» **Exercise brief**: Using the material below, print the line that contains "add(floor_reach.sketch_local, mode=Mode.INTERSECT)", the line that contains "imported = [obj", and every line in between, exactly and nothing else.

Extracted records
--

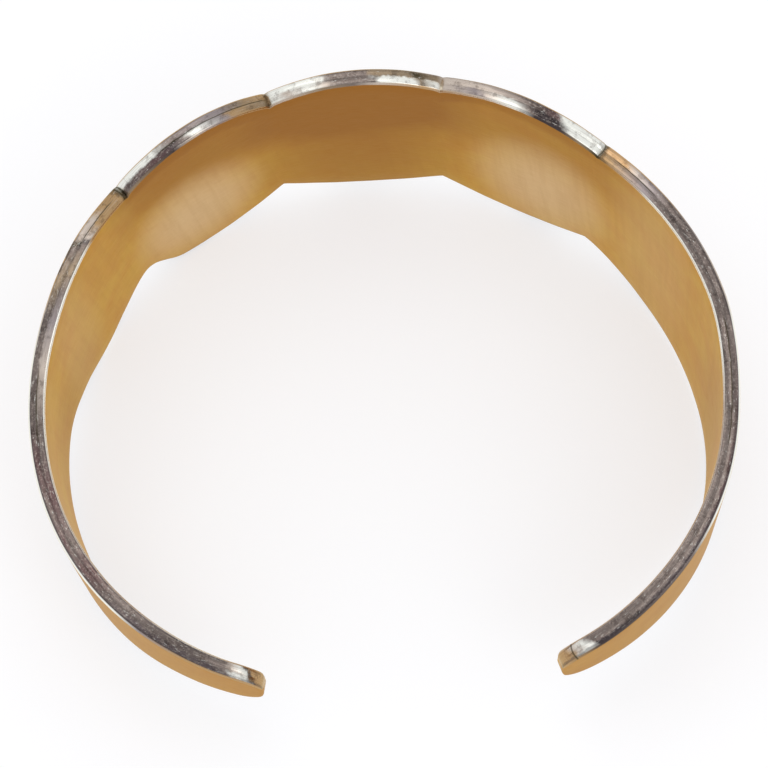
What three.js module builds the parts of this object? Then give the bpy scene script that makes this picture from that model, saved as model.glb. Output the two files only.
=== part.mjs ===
// A hand-cut metal cuff bracelet, lying on its side. Millimetres, +Z up, the
// scalloped front towards +Y and the gap between its ends towards -Y.
//
// The band is two sheets soldered face to face, so it is one solid. It is
// drawn flat first, as its maker cut it: three lobes across the front, parted
// by filed notches, then a long shank that narrows to a rounded tip on each
// side. It is then bent round a wrist, most sharply at the notches, where the
// metal is weakest. Its two sides were cut by hand and differ a little.

import * as THREE from 'three';

// Driving sizes of the metal.
const METAL_THICKNESS = 1.5; // both sheets together
const EDGE_ROUND = 0.3; // rounding of the long edges
const SEAM_WIDTH = 0.16; // fine groove where the two sheets meet
const SEAM_DEPTH = 0.1;

// Driving sizes of the flat outline.
const FRONT_WIDTH = 24.8; // across the middle lobe
const RIGHT_LENGTH = 76.1; // from the middle of the front to the right tip
const LEFT_LENGTH = 78.3;
const TIP_CORNER = 2.4; // corner radius of the tips, in the sheet

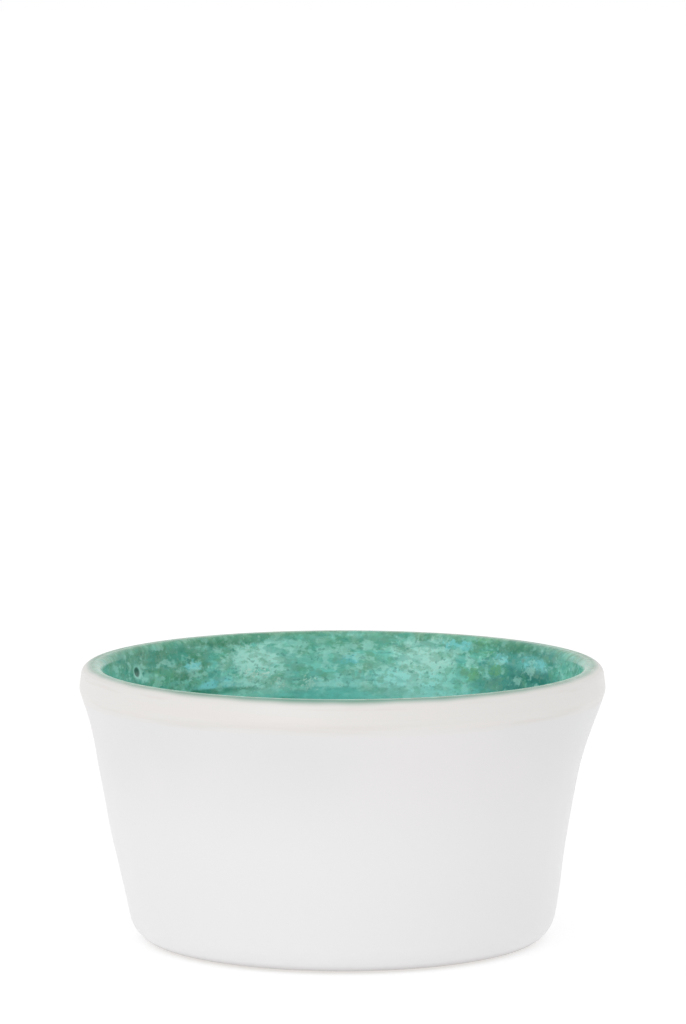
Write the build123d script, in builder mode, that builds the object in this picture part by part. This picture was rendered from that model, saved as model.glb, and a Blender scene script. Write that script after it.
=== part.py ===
from build123d import *
from math import cos, radians, sin, tan
import os

# A round ramekin for one portion: a fired clay body under four coats of glaze.
# The origin lies on the axis, in the plane that it rests on, and +Z points out of the mouth.
# All lengths are millimetres, and all angles are degrees.

# Finished ramekin, measured over the glaze
rim_diameter = 90.0
height = 47.0

# Coats of glaze: the foot is wiped clean below the glaze line, the round floor coat stops short
# of the floor's corner, and the inner and outer coats part on the lip, at this angle from level
glaze_thickness = 0.4
glaze_line_height = 0.5
floor_coat_margin = 1.9
parting_angle = 48.0

# Clay wall: straight with some draft, then bent outwards over the flare up to the lip
wall_thickness = 3.0
wall_draft = 10.2
flare_height = 14.9
mouth_flare = 0.65
heel_radius = 5.2

# Clay lip: a roll that stands out past the line of the wall and leans back in towards its top
lip_overhang = 1.5
lip_depth = 3.7
lip_lean = 8.0
lip_radius = 1.2
lip_under_radius = 2.6

# Clay floor, and under it the recess inside the ring that the ramekin stands on
floor_thickness = 3.0
floor_corner_radius = 6.4
foot_ring_width = 3.0
recess_depth = 1.6
recess_draft = 27.0

# Heights and slopes of the clay
clay_height = height - glaze_thickness
lip_height = clay_height - lip_depth
bend_height = lip_height - flare_height
floor_top = recess_depth + floor_thickness
wall_slope = tan(radians(wall_draft))
wall_across = wall_thickness / cos(radians(wall_draft))

# Radii of the clay, from the lip down to the foot
clay_rim_radius = rim_diameter / 2 - glaze_thickness
lip_top_radius = clay_rim_radius - lip_depth * tan(radians(lip_lean))
heel_corner_radius = clay_rim_radius - lip_overhang - lip_height * wall_slope
mouth_radius = heel_corner_radius + clay_height * wall_slope - wall_across + mouth_flare
foot_radius = heel_corner_radius - heel_radius * tan(radians(90 - wall_draft) / 2)
recess_mouth_radius = foot_radius - foot_ring_width

# Corners of the clay's half section, before they are rounded
floor_corner = (heel_corner_radius + floor_top * wall_slope - wall_across, floor_top)
inner_bend = (heel_corner_radius + bend_height * wall_slope - wall_across, bend_height)
inner_lip = (mouth_radius, clay_height)
outer_lip = (lip_top_radius, clay_height)
lip_under = (clay_rim_radius, lip_height)
outer_bend = (heel_corner_radius + bend_height * wall_slope, bend_height)
heel = (heel_corner_radius, 0)
foot_edge = (recess_mouth_radius, 0)
recess_corner = (recess_mouth_radius - recess_depth * tan(radians(recess_draft)), recess_depth)

with BuildSketch(Plane.XZ) as clay_section:
    with BuildLine():
        Polyline((0, recess_depth), (0, floor_top), floor_corner, inner_bend)
        TangentArc(inner_bend, inner_lip, tangent=(wall_slope, 1))
        Polyline(inner_lip, outer_lip, lip_under)
        TangentArc(outer_bend, lip_under, tangent=(wall_slope, 1))
        Polyline(outer_bend, heel, foot_edge, recess_corner, (0, recess_depth))
    make_face()
    for corner, corner_radius in (
        (floor_corner, floor_corner_radius),
        (inner_lip, lip_radius),
        (outer_lip, lip_radius),
        (lip_under, lip_under_radius),
        (heel, heel_radius),
    ):
        fillet(clay_section.vertices().sort_by_distance(corner)[0], corner_radius)

# The glaze follows the clay at one thickness, down to the glaze line
with BuildSketch(Plane.XZ) as glaze_section:
    add(clay_section.sketch_local)
    offset(amount=glaze_thickness)
    add(clay_section.sketch_local, mode=Mode.SUBTRACT)
    with Locations((0, glaze_line_height)):
        Rectangle(rim_diameter, height, align=Align.MIN, mode=Mode.INTERSECT)

# The floor coat is a round of its own, cut straight down at its edge
with BuildSketch(Plane.XZ) as floor_reach:
    with Locations((0, floor_top)):
        Rectangle(floor_corner[0] - floor_coat_margin, height, align=Align.MIN)

# The foot coat lies in the recess, under the middle of the floor
with BuildSketch(Plane.XZ) as foot_reach:
    Rectangle(recess_mouth_radius, recess_depth + floor_thickness / 2, align=Align.MIN)

# The outer coat lies outside the middle of the wall, up to a ray from the middle of the lip
lip_middle = Vector((mouth_radius + lip_top_radius) / 2, clay_height - lip_depth / 2)
parting_ray = Vector(cos(radians(parting_angle)), sin(radians(parting_angle))) * rim_diameter
with BuildSketch(Plane.XZ) as outer_reach:
    with BuildLine():
        Polyline(
            lip_middle,
            lip_middle + parting_ray,
            (lip_middle.X + parting_ray.X, 0),
            foot_edge,
            (heel_corner_radius + heel_radius * wall_slope - wall_across / 2, heel_radius),
            (outer_bend[0] - wall_across / 2, bend_height),
            close=True,
        )
    make_face()

with BuildPart() as stoneware_body:
    with BuildSketch(Plane.XZ):
        add(clay_section.sketch_local)
    revolve(axis=Axis.Z)
stoneware_body.part.label = "stoneware_body"

# The coloured coat runs up the inside of the wall and over the lip
with BuildPart() as wall_glaze:
    with BuildSketch(Plane.XZ):
        add(glaze_section.sketch_local)
        for reach in (floor_reach, foot_reach, outer_reach):
            add(reach.sketch_local, mode=Mode.SUBTRACT)
    revolve(axis=Axis.Z)
wall_glaze.part.label = "wall_glaze"

with BuildPart() as floor_glaze:
    with BuildSketch(Plane.XZ):
        add(glaze_section.sketch_local)
        add(floor_reach.sketch_local, mode=Mode.INTERSECT)
    revolve(axis=Axis.Z)
floor_glaze.part.label = "floor_glaze"

with BuildPart() as outer_glaze:
    with BuildSketch(Plane.XZ):
        add(glaze_section.sketch_local)
        add(outer_reach.sketch_local, mode=Mode.INTERSECT)
    revolve(axis=Axis.Z)
outer_glaze.part.label = "outer_glaze"

with BuildPart() as foot_glaze:
    with BuildSketch(Plane.XZ):
        add(glaze_section.sketch_local)
        add(foot_reach.sketch_local, mode=Mode.INTERSECT)
    revolve(axis=Axis.Z)
foot_glaze.part.label = "foot_glaze"

os.makedirs("parts", exist_ok=True)
export_step(stoneware_body.part, "parts/stoneware_body.step")
export_step(wall_glaze.part, "parts/wall_glaze.step")
export_step(floor_glaze.part, "parts/floor_glaze.step")
export_step(outer_glaze.part, "parts/outer_glaze.step")
export_step(foot_glaze.part, "parts/foot_glaze.step")
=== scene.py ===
from math import atan, cos, pi, radians, sin, tan

import bpy
import numpy as np
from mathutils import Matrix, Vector


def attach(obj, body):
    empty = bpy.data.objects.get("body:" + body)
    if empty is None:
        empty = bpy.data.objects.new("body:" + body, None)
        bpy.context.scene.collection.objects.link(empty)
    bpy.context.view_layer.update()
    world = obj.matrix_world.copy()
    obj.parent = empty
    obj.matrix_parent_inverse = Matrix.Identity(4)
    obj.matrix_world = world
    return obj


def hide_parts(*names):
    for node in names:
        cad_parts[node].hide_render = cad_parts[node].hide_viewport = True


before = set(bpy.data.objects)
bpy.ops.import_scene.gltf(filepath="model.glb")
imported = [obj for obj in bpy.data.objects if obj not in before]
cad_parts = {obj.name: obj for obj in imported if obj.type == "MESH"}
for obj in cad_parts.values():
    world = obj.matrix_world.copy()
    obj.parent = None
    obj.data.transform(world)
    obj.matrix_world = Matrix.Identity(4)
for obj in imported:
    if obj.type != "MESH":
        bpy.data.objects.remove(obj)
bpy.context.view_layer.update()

# A round ramekin: a fired clay body under four coats of glaze. Lengths in the shapes are metres, and
# lengths in the glaze patterns are millimetres.
MM = 0.001

# Finished ramekin, measured over the glaze
RIM_DIAMETER = 90.0 * MM
HEIGHT = 47.0 * MM

# Coats of glaze: where each ends, and how much thinner the fire leaves them than they are drawn
GLAZE_THICKNESS = 0.4 * MM
GLAZE_SHRINKAGE = 0.01 * MM
GLAZE_LINE_HEIGHT = 0.5 * MM
FLOOR_COAT_MARGIN = 1.9 * MM
PARTING_ANGLE = radians(48.0)
WIPED_EDGE = 0.7 * MM

# Clay wall and lip
WALL_THICKNESS = 3.0 * MM
WALL_DRAFT = radians(10.2)
FLARE_HEIGHT = 14.9 * MM
MOUTH_FLARE = 0.65 * MM
HEEL_RADIUS = 5.2 * MM
LIP_OVERHANG = 1.5 * MM
LIP_DEPTH = 3.7 * MM
LIP_LEAN = radians(8.0)
LIP_RADIUS = 1.2 * MM
LIP_UNDER_RADIUS = 2.6 * MM

# Clay floor, foot ring and recess
FLOOR_THICKNESS = 3.0 * MM
FLOOR_CORNER_RADIUS = 6.4 * MM
FOOT_RING_WIDTH = 3.0 * MM
FOOT_EDGE_RADIUS = 0.4 * MM
RECESS_DEPTH = 1.6 * MM
RECESS_DRAFT = radians(27.0)
RECESS_CORNER_RADIUS = 0.9 * MM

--

» **Written answer**:
        add(floor_reach.sketch_local, mode=Mode.INTERSECT)
    revolve(axis=Axis.Z)
floor_glaze.part.label = "floor_glaze"

with BuildPart() as outer_glaze:
    with BuildSketch(Plane.XZ):
        add(glaze_section.sketch_local)
        add(outer_reach.sketch_local, mode=Mode.INTERSECT)
    revolve(axis=Axis.Z)
outer_glaze.part.label = "outer_glaze"

with BuildPart() as foot_glaze:
    with BuildSketch(Plane.XZ):
        add(glaze_section.sketch_local)
        add(foot_reach.sketch_local, mode=Mode.INTERSECT)
    revolve(axis=Axis.Z)
foot_glaze.part.label = "foot_glaze"

os.makedirs("parts", exist_ok=True)
export_step(stoneware_body.part, "parts/stoneware_body.step")
export_step(wall_glaze.part, "parts/wall_glaze.step")
export_step(floor_glaze.part, "parts/floor_glaze.step")
export_step(outer_glaze.part, "parts/outer_glaze.step")
export_step(foot_glaze.part, "parts/foot_glaze.step")
=== scene.py ===
from math import atan, cos, pi, radians, sin, tan

import bpy
import numpy as np
from mathutils import Matrix, Vector


def attach(obj, body):
    empty = bpy.data.objects.get("body:" + body)
    if empty is None:
        empty = bpy.data.objects.new("body:" + body, None)
        bpy.context.scene.collection.objects.link(empty)
    bpy.context.view_layer.update()
    world = obj.matrix_world.copy()
    obj.parent = empty
    obj.matrix_parent_inverse = Matrix.Identity(4)
    obj.matrix_world = world
    return obj


def hide_parts(*names):
    for node in names:
        cad_parts[node].hide_render = cad_parts[node].hide_viewport = True


before = set(bpy.data.objects)
bpy.ops.import_scene.gltf(filepath="model.glb")
imported = [obj for obj in bpy.data.objects if obj not in before]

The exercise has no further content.